Os abusos sexuais dentro da Igreja Católica estão a ser denunciados desde o final do século XX e início do XXI, quando rebentaram os primeiros escândalos de abuso de menores por padres, sobretudo nas democracias ditas desenvolvidas. Na América, quem é que não viu o filme “Spotlight” sobre a investigação jornalística que desencadeou uma avalanche de denúncias dos abusos cometidos pela Igreja nos EUA a crianças da comunidade. Ao investigarem a fundo, dão-se conta de décadas de encobrimentos e cumplicidades que envolvem os mais altos níveis das instituições da cidade de Boston, seja a nível religioso ou mesmo político.

Este caso chegou às primeiras páginas dos jornais de todo o Mundo, abalou, profundamente, a Igreja Católica. Desde então, vários casos similares foram tornados públicos, muitas vítimas contaram as suas histórias e muitos padres foram condenados. Diz-se que a Igreja estadunidense faliu pelas indemnizações pagas, 4 bilhões de dólares, ainda que, seguramente, esse montante seja insuficiente para extirpar os abusos.

Depois disso, lemos os relatos sobre as investigações nomeadas pelos poderes públicos em países como a Austrália, Irlanda e Espanha, ou levadas a cabo em França ou Alemanha por comissões independentes idênticas àquela que agora concluiu o seu trabalho em Portugal. Também nós não podíamos dizer que não sabíamos, alegando viver num país de brandos costumes.

Resulta desses relatos e tal como surge agora no caso português, a descrição de um padrão de abuso persistente e continuado. E que a Igreja ocultou sob o manto do silêncio estes crimes deliberadamente, durante demasiado tempo. Colocou a sua reputação e imagem – o seu poder – acima das tragédias demolidoras de vidas humanas.  E são visíveis as resistências que existem e ainda escutámos, de bispos portugueses a tentarem negar a realidade ou a procurar minimizá-la. Depois de terem passado ao lado de denúncias e de petições assinadas por grupos de cidadãos católicos. Com a cumplicidade de responsáveis políticos ao mais alto nível.

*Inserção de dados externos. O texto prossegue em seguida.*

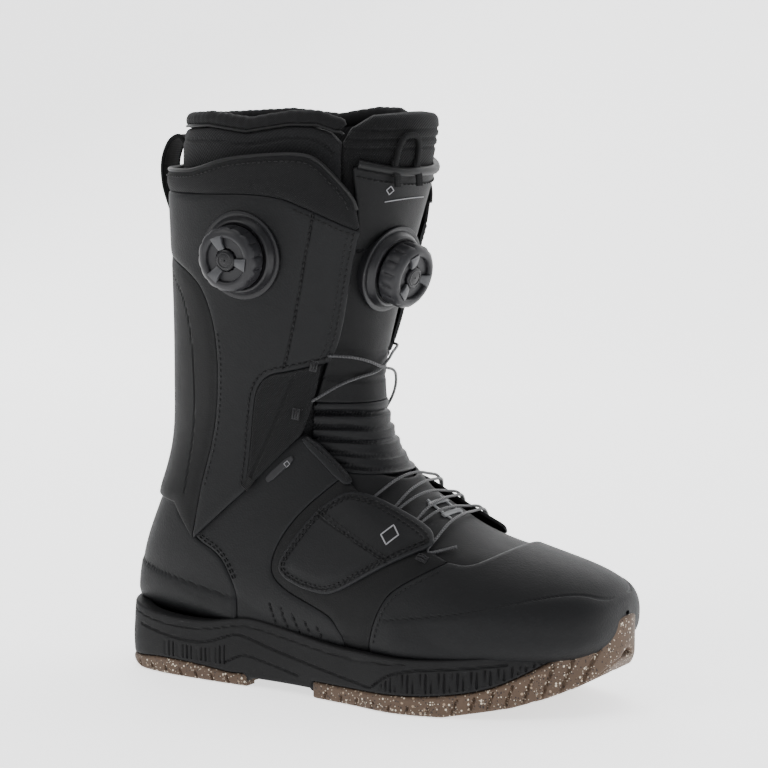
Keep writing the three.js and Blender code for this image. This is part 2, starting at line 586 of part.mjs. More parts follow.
function dialProfiles() {
  const seat = DIAL_BASE_RISE + RUNNING_GAP;
  const top = seat + DIAL_HEIGHT;
  const recess = top - DIAL_RECESS;
  const r = DIAL_RADIUS;
  return {
    base: [[0, -DIAL_FOOT], [DIAL_BASE_RADIUS, -DIAL_FOOT], [DIAL_BASE_RADIUS, DIAL_BASE_RISE - 2],
      [DIAL_BASE_RADIUS - 2, DIAL_BASE_RISE], [SPOOL_RADIUS + RUNNING_GAP, DIAL_BASE_RISE],
      [SPOOL_RADIUS + RUNNING_GAP, SPOOL_FLOOR - RUNNING_GAP], [0, SPOOL_FLOOR - RUNNING_GAP]],
    spool: [[STEM_BORE, SPOOL_FLOOR], [SPOOL_RADIUS, SPOOL_FLOOR], [SPOOL_RADIUS,
      SPOOL_FLOOR + SPOOL_HEIGHT - RUNNING_GAP],
      [STEM_BORE, SPOOL_FLOOR + SPOOL_HEIGHT - RUNNING_GAP], [STEM_BORE, SPOOL_FLOOR]],
    knob: [[STEM_BORE, seat], [r, seat], [r + 0.8, seat + 3], [r, top - 3], [r - 2.5, top],
      [DIAL_CORE_RADIUS + RUNNING_GAP, top], [DIAL_CORE_RADIUS + RUNNING_GAP, recess], [STEM_BORE, recess],
      [STEM_BORE, seat]],
    core: [[0, SPOOL_FLOOR], [DIAL_STEM_RADIUS, SPOOL_FLOOR], [DIAL_STEM_RADIUS, recess + RUNNING_GAP],
      [DIAL_CORE_RADIUS, recess + RUNNING_GAP], [DIAL_CORE_RADIUS, top - 1], [0, top - 1]],
  };
}

function dial(prefix, s, angle, seat) {
  const place = surfaceFrame(s, angle, seat);
  const profiles = dialProfiles();
  const put = (name, segments, skinMaterial) => {
    add(`${prefix}_${name}`, lathe(profiles[name], segments).applyMatrix4(place), skinMaterial);
  };
  const base = toSolid(lathe(profiles.base, 24).applyMatrix4(place));
  add(`${prefix}_base`, base.subtract(lastSolid(seat + SEAM_GAP)), dialPlastic);
  put('spool', 16, guidePlastic);
  put('knob', 24, dialRubber);
  put('core', 12, dialAccent);
}

const SIDE_DIAL = [15.95, 92];
const TONGUE_DIAL = [14.2, 8];

function buildDials() {
  dial('side_dial', ...SIDE_DIAL, CUFF_TOP);
  dial('tongue_dial', ...TONGUE_DIAL, -TONGUE_INSET);
}

// ---------- inside ----------
function buildInside() {
  const cavity = lastSolid(-LINER_INSET - LINER_FOOT_WALL - SEAM_GAP, 2.6, TOP, LINER_COLUMNS);
  add('footbed', cavity.intersect(across([[0, 20], [0, FOOTBED_TOP], [272, FOOTBED_TOP], [272, 20]])),
    board);
  const sheet = skin(-TONGUE_INSET + SEAM_GAP, -TONGUE_INSET + SEAM_GAP + GUIDE_PLATE);
  const patch = [[180, 90], [222, 70], [226, 112], [186, 132]];
  add('instep_guide', sheet.intersect(across(patch, -8, 8)), greyGuide);
}

buildSole();
buildFoot();
buildTongue();
buildCuff();
buildLiner();
buildEdges();
buildPullTab();
buildPullLoop();
buildLaces();
buildDials();
buildInside();

// The origin is under the middle of the boot, at the height of the ground.
const bounds = new THREE.Box3().setFromObject(boot);
boot.position.set(-(bounds.min.x + bounds.max.x) / 2, -(bounds.min.y + bounds.max.y) / 2, -bounds.min.z);
boot.updateMatrixWorld(true);

export default boot;
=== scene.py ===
"""A tall soft snowboard boot: leather, rubber, foam, lacing and dials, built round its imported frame."""
import json
import math

import bpy
import numpy as np
from mathutils import Matrix, Vector
from mathutils.kdtree import KDTree


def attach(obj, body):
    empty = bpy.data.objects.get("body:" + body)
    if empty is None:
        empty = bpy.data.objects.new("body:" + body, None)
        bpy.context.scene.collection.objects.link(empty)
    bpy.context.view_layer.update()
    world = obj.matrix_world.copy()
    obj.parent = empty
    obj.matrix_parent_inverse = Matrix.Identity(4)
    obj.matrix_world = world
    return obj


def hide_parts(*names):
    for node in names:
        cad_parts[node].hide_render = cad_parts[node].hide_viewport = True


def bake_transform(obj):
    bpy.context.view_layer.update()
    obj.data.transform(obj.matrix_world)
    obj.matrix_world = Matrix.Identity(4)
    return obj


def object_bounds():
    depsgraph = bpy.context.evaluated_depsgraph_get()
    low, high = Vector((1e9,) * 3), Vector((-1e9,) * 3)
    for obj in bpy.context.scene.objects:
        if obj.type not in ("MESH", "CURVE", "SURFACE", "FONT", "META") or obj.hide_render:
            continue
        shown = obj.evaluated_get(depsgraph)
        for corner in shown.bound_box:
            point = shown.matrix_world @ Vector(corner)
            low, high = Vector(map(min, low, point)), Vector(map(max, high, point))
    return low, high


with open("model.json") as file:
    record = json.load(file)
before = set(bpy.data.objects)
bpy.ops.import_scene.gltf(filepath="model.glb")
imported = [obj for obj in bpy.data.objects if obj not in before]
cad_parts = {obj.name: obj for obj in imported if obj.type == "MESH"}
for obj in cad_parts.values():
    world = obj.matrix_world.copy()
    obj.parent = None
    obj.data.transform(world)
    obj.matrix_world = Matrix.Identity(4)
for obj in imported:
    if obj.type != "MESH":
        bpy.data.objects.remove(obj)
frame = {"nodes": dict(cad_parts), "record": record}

bl_info = {
    "name": "Snowboard Boot",
    "version": (1, 0, 0),
    "blender": (4, 5, 0),
    "location": "View3D > Sidebar > Boot",
    "description": "Builds a soft snowboard boot piece by piece",
    "category": "Add Mesh",
}

CAD_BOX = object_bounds()
MM = 0.001
# From the pattern's millimetres to the frame: heel to toe, across, and up.
PATTERN_SHIFT = np.array([CAD_BOX[1].x / MM - 303.0, 7.821, 0.0])
SEAM = 0.35

# ---------------------------------------------------------------- the last
# Front x, z; back or bottom x, z; half width; share of the depth before the widest place; roundness of
# the front and of the back; sideways shift of the middle. One row for each station, from toe to top.
STATIONS = np.array([
    [300, 54, 300, 52, 2, 0.55, 2.2, 2.6, 13],
    [299, 62, 299, 39, 22, 0.55, 2.2, 3.0, 12],
    [291, 71, 290, 31, 38, 0.58, 2.2, 3.2, 10],
    [273, 78, 268, 27, 48, 0.60, 2.2, 3.4, 7],
    [247, 85, 238, 25, 54, 0.62, 2.2, 3.6, 3],
    [220, 94, 203, 25, 57, 0.62, 2.2, 3.6, -1],
    [197, 106, 165, 26, 55, 0.64, 2.2, 3.6, -2],
    [179, 120, 125, 27, 50, 0.64, 2.2, 3.4, -2],
    [167, 136, 85, 28, 46, 0.62, 2.2, 3.0, -1],
    [160, 152, 42, 29, 44, 0.58, 2.2, 2.5, 0],
    [158, 167, 1, 33, 43, 0.54, 2.2, 2.15, 0],
    [158, 182, 1, 62, 43, 0.52, 2.2, 1.95, 0],
    [161, 198, 16, 94, 44, 0.50, 2.2, 1.9, 0],
    [165, 215, 29, 126, 46, 0.50, 2.2, 1.95, 0],
    [169, 232, 31, 157, 49, 0.50, 2.2, 2.1, 0],
    [174, 249, 33, 190, 52, 0.50, 2.2, 2.2, 0],
    [179, 266, 33, 223, 55, 0.50, 2.2, 2.2, 0],
    [184, 282, 32, 255, 57, 0.50, 2.2, 2.2, 0],
    [188, 295, 31, 285, 58, 0.50, 2.2, 2.2, 0],
    [191, 309, 32, 313, 58, 0.50, 2.2, 2.2, 0],
    [193, 323, 34, 341, 56, 0.50, 2.2, 2.2, 0],
], float)
TOP = len(STATIONS) - 1
HALF_COLUMNS = 124
ROW_STEP = 0.08
DENSE = 90                      # samples in a quarter of a section, to space its columns evenly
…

A Comissão teve a colaboração da Igreja, mas alguns bispos recusaram-se a participar da investigação. Houve demasiados elementos do clero que não quiseram cooperar, inclusive com a desculpa de que foram “outros tempos”. Levou demasiado tempo a abertura dos arquivos diocesanos aos investigadores da Comissão.  Há ainda, seguramente, milhares de vítimas que continuam a sofrer em silêncio. E, as que falaram, pedem apoio psicológico, não indeminizações.  Estima-se, ainda, que 100 abusadores ainda estejam em funções, pois a Igreja nada fez para os afastar.

Após anos de especulação, estes actos de violência indescritíveis estão à vista e as vítimas podem falar. Contudo, é importante que a Igreja peça perdão às vitimas, mas, sobretudo, que prove com actos e não apenas com palavras, o seu arrependimento e o que está disposta a fazer para reduzir ao máximo as circunstâncias que permitiram os abusos. E isso só conseguirá com a transparência, aproximando a instituição à sociedade e aos valores civilizacionais próprios das democracias actuais.